Your cited incident is truly atrocious and it sounds like the captain was a
known tool in the navy too.

------
sslalready
FRA made a deal with an entity called Krigsarkivet, a Swedish national archive
for military history, to store data they collect in and around Sweden. For
like, future research. Naturally they couldn't store this data within the
Krigsarkivet's existing archives, so K had to open an archive on FRA's
premises. Because this was for future research, the deal was that they were,
you know, just to store the data and be done with it. Of course, that's not
what happened at all.
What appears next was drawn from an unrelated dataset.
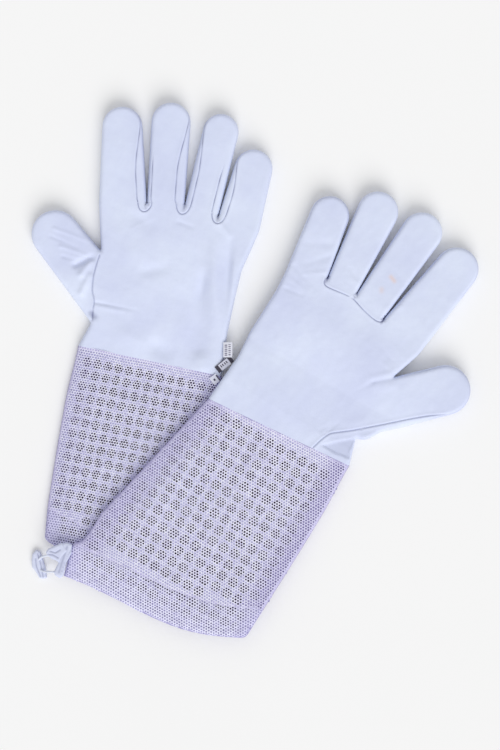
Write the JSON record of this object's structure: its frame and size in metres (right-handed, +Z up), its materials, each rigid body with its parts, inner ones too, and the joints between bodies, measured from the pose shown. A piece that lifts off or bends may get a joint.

Instead, they're actively maintaining the archive,
meaning that they're effectively using the "for future research" K archive as
their own XKeyScore.

------
schoen
The most interesting point to me here is the Carl Bildt Internet freedom part.

> When Bildt was asked at a forum on Internet freedom in 2013 how he
> reconciled these two views, he explained that Sweden was doing surveillance
> for a good purpose. “There is a difference between good states and somewhat
> less good states,” he said.

I think this is from

[https://www.youtube.com/watch?v=stDl6ovmwrE](https://www.youtube.com/watch?v=stDl6ovmwrE)

which really sets out a major set of tensions that all of us working in this
area must have felt.

------
grendelt
Fascinating read. What is the title of the book?

------
ommunist
Very funny. Russia is actually gated with the Internet through Sweden and
Finland. It is really easy to wage cyberwars, sitting on the supply cable.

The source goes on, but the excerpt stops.